Vegan Coconut Potato Curry
Ingredients
- About 6-7 medium-sized potatoes, cubed (I like to leave skins on, but you can peel them if you like.)
- 2 tablespoons vegetable oil
- 1 yellow onion, diced
- 3 cloves garlic, minced
- 1 teaspoon ground cumin
- 2 teaspoons curry powder
- 2 teaspoons garam masala
- 1 (1 inch) piece fresh ginger root, peeled and minced, or 1 teaspoon powdered ground ginger
- 2 teaspoons salt
- 1 (14.5 ounce) can diced tomatoes
- 1 (15 ounce) can garbanzo beans (chickpeas), rinsed and drained
- 1 (15 ounce) can peas, drained
- 1 (14 ounce) can coconut milk
Directions
- Place potatoes into a large pot and cover with salted water. Bring to a boil over high heat, then reduce heat to medium-low, cover, and simmer until just tender, about 15 minutes. Drain and allow to steam dry for a minute or two.

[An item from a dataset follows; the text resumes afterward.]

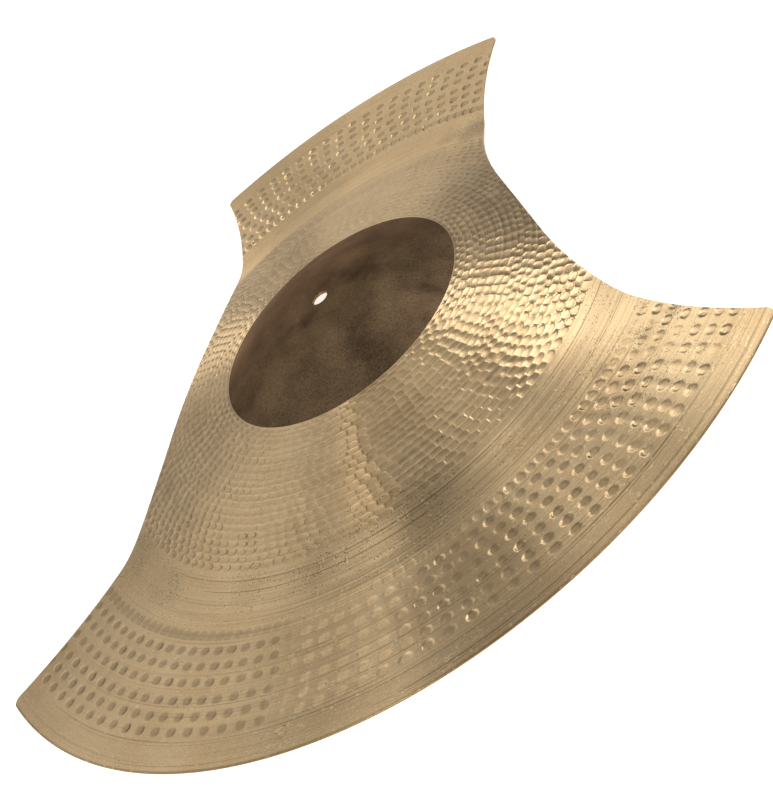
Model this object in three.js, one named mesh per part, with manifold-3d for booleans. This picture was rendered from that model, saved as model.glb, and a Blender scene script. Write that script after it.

- Meanwhile, heat the vegetable oil in a large skillet over medium heat. Stir in the onion and garlic; cook and stir until the onion has softened and turned translucent, about 5 minutes. Season with cumin, curry powder, garam masala, ginger, and salt; cook for 2-4 minutes more. Add the tomatoes, garbanzo beans, peas, and potatoes. Pour in the coconut milk, and bring to a simmer. Simmer 5 to 10 minutes before serving.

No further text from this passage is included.